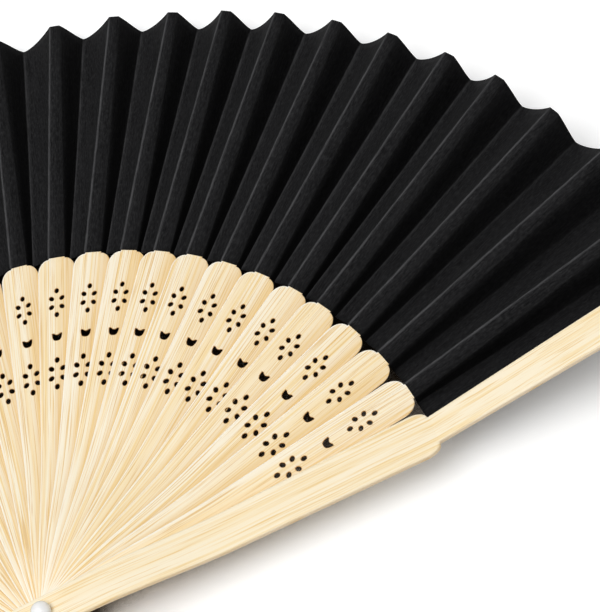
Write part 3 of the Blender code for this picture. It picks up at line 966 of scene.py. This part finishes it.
def add_lamp(name, across, upward, distance, size, power):
    """A square soft lamp overhead that looks at the middle of the view."""
    right, up, _ = camera_axes()
    direction = across * right + upward * up
    direction.z = 1.0
    direction.normalize()
    data = bpy.data.lights.new(name, "AREA")
    data.size = size
    data.energy = power
    obj = bpy.data.objects.new(name, data)
    bpy.context.scene.collection.objects.link(obj)
    obj.location = CAMERA_LOOK + direction * distance
    obj.rotation_mode = "QUATERNION"
    obj.rotation_quaternion = direction.to_track_quat("Z", "Y")


def add_floor():
    """A white table that keeps the fan's shadow and turns pure white far from it."""
    bm = bmesh.new()
    bmesh.ops.create_circle(bm, cap_ends=True, radius=FLOOR_RADIUS, segments=FLOOR_SIDES)
    floor = new_object("floor", bm)
    mat, tree = new_material("white_table")
    place = tree.place()
    tone = tree.streaks(place, FLOOR_CLOUDS, 1.0)
    white = tree.ramp(tone, (0.3, FLOOR_WHITES[0]), (0.7, FLOOR_WHITES[1]))
    open_air = tree.add("AmbientOcclusion", "AO", {"Distance": OPEN_AIR_REACH},
                        samples=OPEN_AIR_SAMPLES)
    # Painted shade where the fan closes off the air above the floor: brown at its edge, black under
    # it
    painted_contact_shade = tree.ramp(open_air, *CONTACT_SHADE)
    away = tree.add("VectorMath", "Value", {0: place, 1: FAN_MIDDLE}, operation="DISTANCE")
    glow = tree.smooth_range(away, GLOW_START, GLOW_END, GLOW_NEAR, GLOW_FAR)
    tree.surface({
        "Base Color": tree.mix(painted_contact_shade, SHADE_COLOUR, white),
        "Emission Color": painted_contact_shade,
        "Emission Strength": tree.maths("MULTIPLY", tree.seen(), glow),
        "Roughness": 0.9,
        "Specular IOR Level": 0.05,
    })
    floor.data.materials.append(mat)


def set_world():
    """Soft light from all round, and a white background."""
    world = bpy.data.worlds.new("world")
    tree = Shading(world)
    soft = tree.nodes["Background"]
    tree.fill(soft, {"Color": WHITE, "Strength": WORLD_LIGHT})
    white = tree.add("Background", "Background", {"Color": WHITE, "Strength": 1.0})
    sky = tree.add("MixShader", "Shader", {0: tree.seen(), 1: soft.outputs["Background"], 2: white})
    tree.links.new(sky, tree.nodes["World Output"].inputs["Surface"])
    bpy.context.scene.world = world


for name, lamp in LAMPS.items():
    add_lamp(name, *lamp)
add_floor()
set_world()
add_camera()
bpy.context.scene.view_settings.view_transform = "Standard"
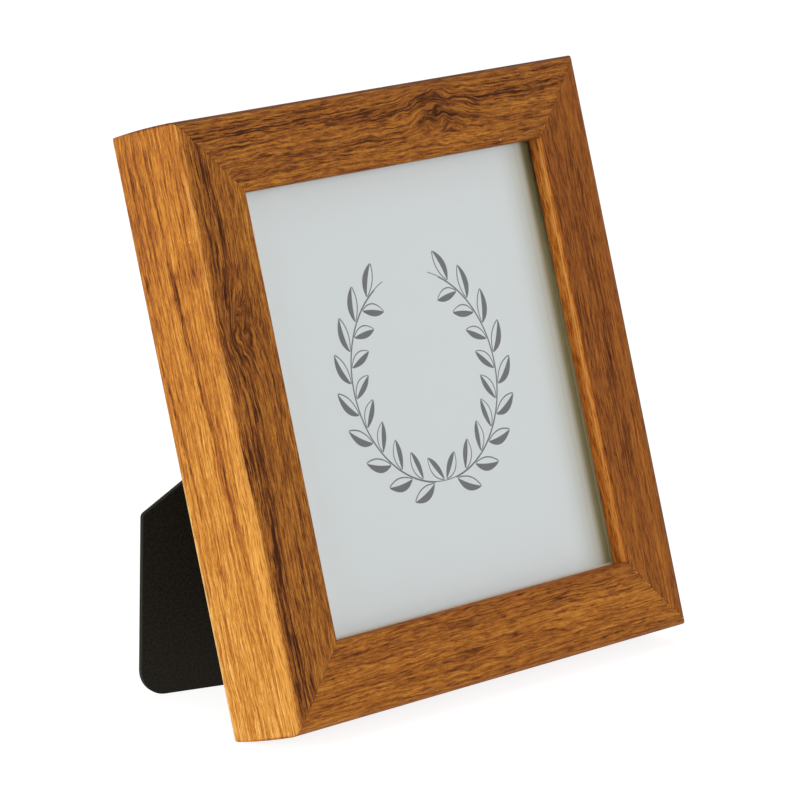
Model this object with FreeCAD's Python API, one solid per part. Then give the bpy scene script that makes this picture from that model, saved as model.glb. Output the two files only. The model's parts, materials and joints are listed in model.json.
──────────
**Exercise details**. Every record shown above should be written out again exactly.

**Response to the task**.
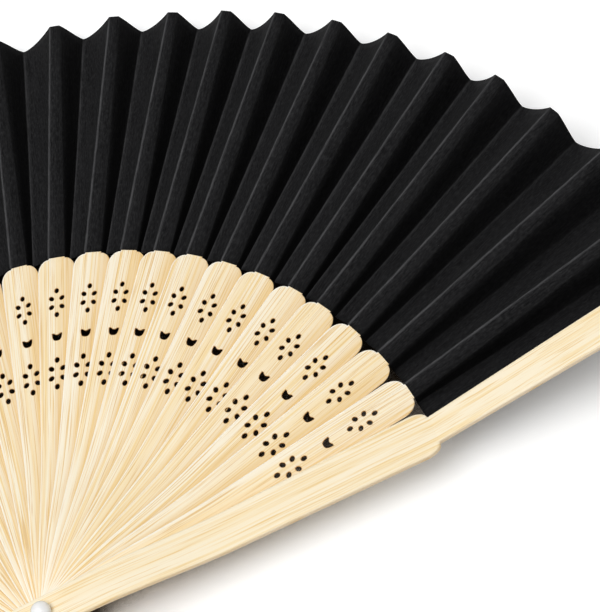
Write part 3 of the Blender code for this picture. It picks up at line 966 of scene.py. This part finishes it.
def add_lamp(name, across, upward, distance, size, power):
    """A square soft lamp overhead that looks at the middle of the view."""
    right, up, _ = camera_axes()
    direction = across * right + upward * up
    direction.z = 1.0
    direction.normalize()
    data = bpy.data.lights.new(name, "AREA")
    data.size = size
    data.energy = power
    obj = bpy.data.objects.new(name, data)
    bpy.context.scene.collection.objects.link(obj)
    obj.location = CAMERA_LOOK + direction * distance
    obj.rotation_mode = "QUATERNION"
    obj.rotation_quaternion = direction.to_track_quat("Z", "Y")


def add_floor():
    """A white table that keeps the fan's shadow and turns pure white far from it."""
    bm = bmesh.new()
    bmesh.ops.create_circle(bm, cap_ends=True, radius=FLOOR_RADIUS, segments=FLOOR_SIDES)
    floor = new_object("floor", bm)
    mat, tree = new_material("white_table")
    place = tree.place()
    tone = tree.streaks(place, FLOOR_CLOUDS, 1.0)
    white = tree.ramp(tone, (0.3, FLOOR_WHITES[0]), (0.7, FLOOR_WHITES[1]))
    open_air = tree.add("AmbientOcclusion", "AO", {"Distance": OPEN_AIR_REACH},
                        samples=OPEN_AIR_SAMPLES)
    # Painted shade where the fan closes off the air above the floor: brown at its edge, black under
    # it
    painted_contact_shade = tree.ramp(open_air, *CONTACT_SHADE)
    away = tree.add("VectorMath", "Value", {0: place, 1: FAN_MIDDLE}, operation="DISTANCE")
    glow = tree.smooth_range(away, GLOW_START, GLOW_END, GLOW_NEAR, GLOW_FAR)
    tree.surface({
        "Base Color": tree.mix(painted_contact_shade, SHADE_COLOUR, white),
        "Emission Color": painted_contact_shade,
        "Emission Strength": tree.maths("MULTIPLY", tree.seen(), glow),
        "Roughness": 0.9,
        "Specular IOR Level": 0.05,
    })
    floor.data.materials.append(mat)


def set_world():
    """Soft light from all round, and a white background."""
    world = bpy.data.worlds.new("world")
    tree = Shading(world)
    soft = tree.nodes["Background"]
    tree.fill(soft, {"Color": WHITE, "Strength": WORLD_LIGHT})
    white = tree.add("Background", "Background", {"Color": WHITE, "Strength": 1.0})
    sky = tree.add("MixShader", "Shader", {0: tree.seen(), 1: soft.outputs["Background"], 2: white})
    tree.links.new(sky, tree.nodes["World Output"].inputs["Surface"])
    bpy.context.scene.world = world


for name, lamp in LAMPS.items():
    add_lamp(name, *lamp)
add_floor()
set_world()
add_camera()
bpy.context.scene.view_settings.view_transform = "Standard"
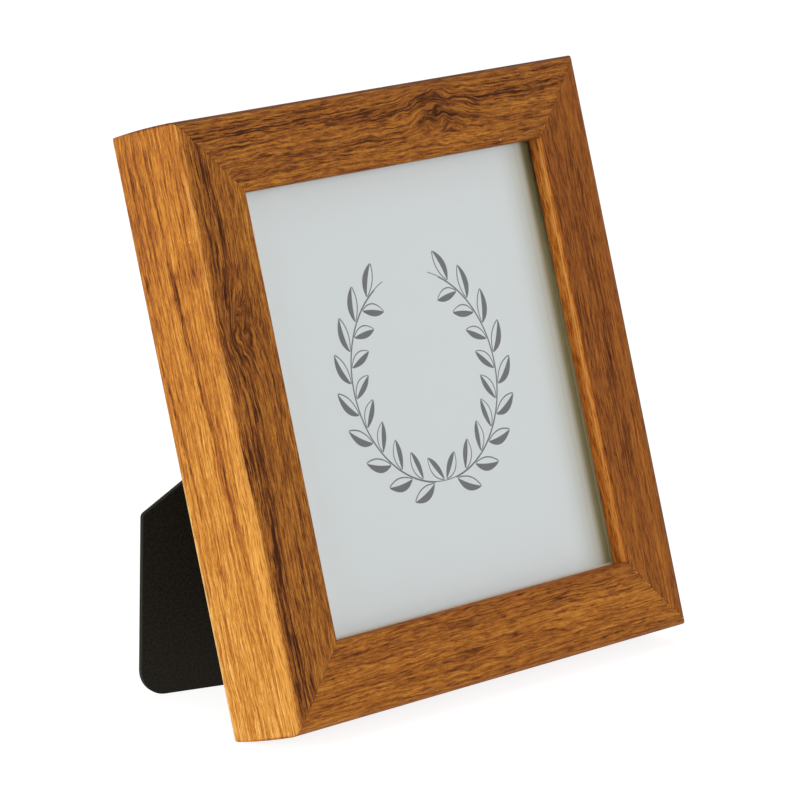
Model this object with FreeCAD's Python API, one solid per part. Then give the bpy scene script that makes this picture from that model, saved as model.glb. Output the two files only. The model's parts, materials and joints are listed in model.json.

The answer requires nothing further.